#### [Records for this exercise]
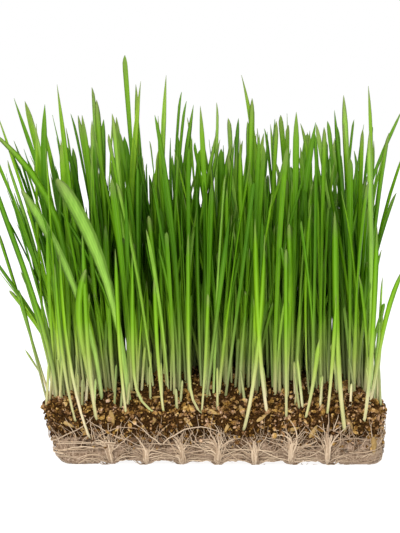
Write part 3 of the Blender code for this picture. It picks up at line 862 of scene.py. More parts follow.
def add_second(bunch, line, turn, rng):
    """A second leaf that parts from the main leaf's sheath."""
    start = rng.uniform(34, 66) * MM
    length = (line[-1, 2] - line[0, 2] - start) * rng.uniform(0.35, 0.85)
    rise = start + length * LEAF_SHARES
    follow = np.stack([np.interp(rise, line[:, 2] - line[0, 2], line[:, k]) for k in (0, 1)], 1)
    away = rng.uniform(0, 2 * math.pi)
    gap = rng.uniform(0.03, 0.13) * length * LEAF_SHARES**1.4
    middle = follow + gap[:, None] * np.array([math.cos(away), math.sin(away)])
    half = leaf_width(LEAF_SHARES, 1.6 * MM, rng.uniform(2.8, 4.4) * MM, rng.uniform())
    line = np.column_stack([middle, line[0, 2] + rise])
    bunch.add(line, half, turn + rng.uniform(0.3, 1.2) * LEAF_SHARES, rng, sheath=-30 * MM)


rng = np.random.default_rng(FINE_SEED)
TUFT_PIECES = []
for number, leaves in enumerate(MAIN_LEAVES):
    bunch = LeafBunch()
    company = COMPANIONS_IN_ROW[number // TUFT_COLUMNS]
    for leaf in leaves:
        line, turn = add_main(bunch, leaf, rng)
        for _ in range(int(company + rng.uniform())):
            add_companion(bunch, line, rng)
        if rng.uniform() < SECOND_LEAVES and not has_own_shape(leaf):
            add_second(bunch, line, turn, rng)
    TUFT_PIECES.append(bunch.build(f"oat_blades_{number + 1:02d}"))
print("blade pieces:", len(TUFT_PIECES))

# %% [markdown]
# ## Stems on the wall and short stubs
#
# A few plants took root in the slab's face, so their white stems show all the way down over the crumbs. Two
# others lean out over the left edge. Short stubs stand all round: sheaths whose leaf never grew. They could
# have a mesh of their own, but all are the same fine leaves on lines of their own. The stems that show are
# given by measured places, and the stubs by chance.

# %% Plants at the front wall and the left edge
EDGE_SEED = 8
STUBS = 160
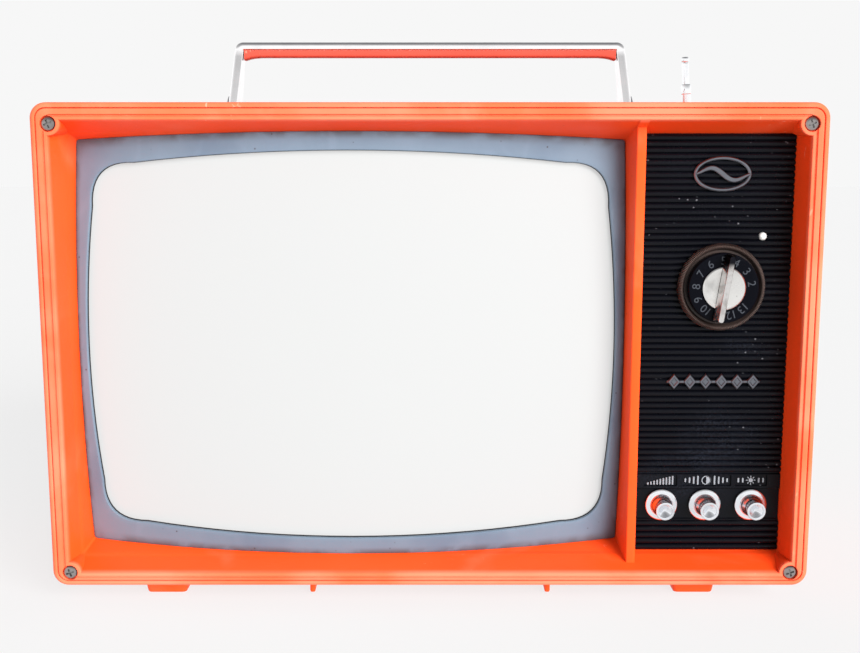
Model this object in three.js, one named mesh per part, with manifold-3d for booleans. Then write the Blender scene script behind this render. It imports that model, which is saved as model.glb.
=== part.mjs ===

#### [Your objective]
Write out the entries above word for word.

#### [The result]
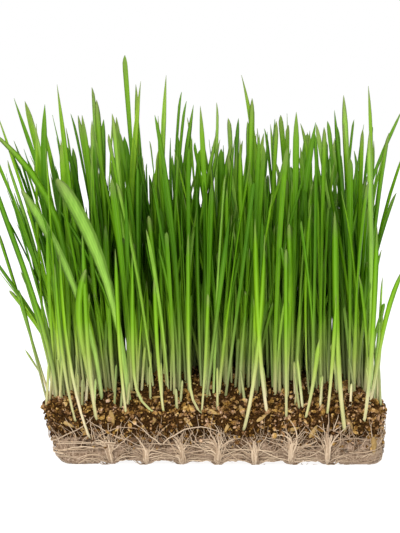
Write part 3 of the Blender code for this picture. It picks up at line 862 of scene.py. More parts follow.
def add_second(bunch, line, turn, rng):
    """A second leaf that parts from the main leaf's sheath."""
    start = rng.uniform(34, 66) * MM
    length = (line[-1, 2] - line[0, 2] - start) * rng.uniform(0.35, 0.85)
    rise = start + length * LEAF_SHARES
    follow = np.stack([np.interp(rise, line[:, 2] - line[0, 2], line[:, k]) for k in (0, 1)], 1)
    away = rng.uniform(0, 2 * math.pi)
    gap = rng.uniform(0.03, 0.13) * length * LEAF_SHARES**1.4
    middle = follow + gap[:, None] * np.array([math.cos(away), math.sin(away)])
    half = leaf_width(LEAF_SHARES, 1.6 * MM, rng.uniform(2.8, 4.4) * MM, rng.uniform())
    line = np.column_stack([middle, line[0, 2] + rise])
    bunch.add(line, half, turn + rng.uniform(0.3, 1.2) * LEAF_SHARES, rng, sheath=-30 * MM)


rng = np.random.default_rng(FINE_SEED)
TUFT_PIECES = []
for number, leaves in enumerate(MAIN_LEAVES):
    bunch = LeafBunch()
    company = COMPANIONS_IN_ROW[number // TUFT_COLUMNS]
    for leaf in leaves:
        line, turn = add_main(bunch, leaf, rng)
        for _ in range(int(company + rng.uniform())):
            add_companion(bunch, line, rng)
        if rng.uniform() < SECOND_LEAVES and not has_own_shape(leaf):
            add_second(bunch, line, turn, rng)
    TUFT_PIECES.append(bunch.build(f"oat_blades_{number + 1:02d}"))
print("blade pieces:", len(TUFT_PIECES))

# %% [markdown]
# ## Stems on the wall and short stubs
#
# A few plants took root in the slab's face, so their white stems show all the way down over the crumbs. Two
# others lean out over the left edge. Short stubs stand all round: sheaths whose leaf never grew. They could
# have a mesh of their own, but all are the same fine leaves on lines of their own. The stems that show are
# given by measured places, and the stubs by chance.

# %% Plants at the front wall and the left edge
EDGE_SEED = 8
STUBS = 160
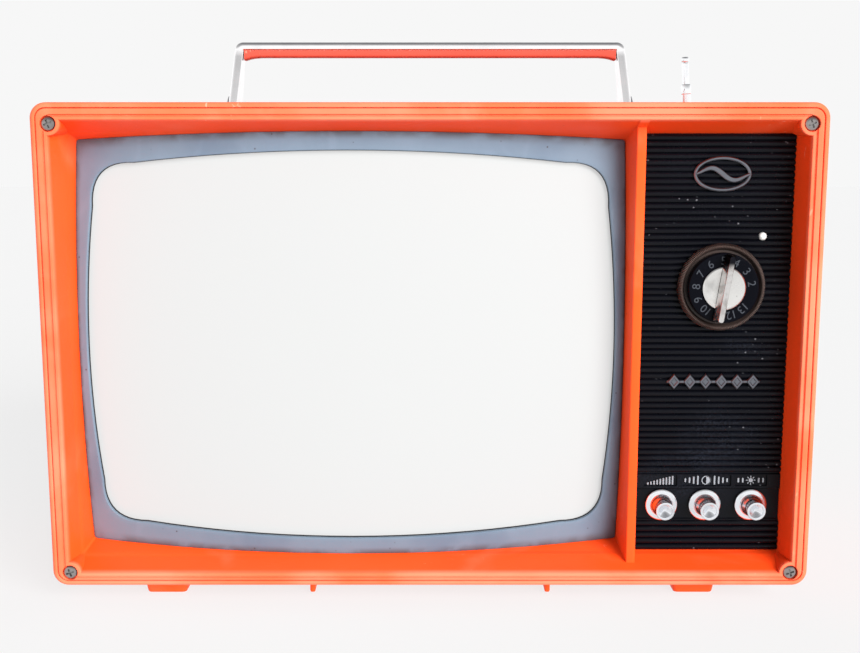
Model this object in three.js, one named mesh per part, with manifold-3d for booleans. Then write the Blender scene script behind this render. It imports that model, which is saved as model.glb.
=== part.mjs ===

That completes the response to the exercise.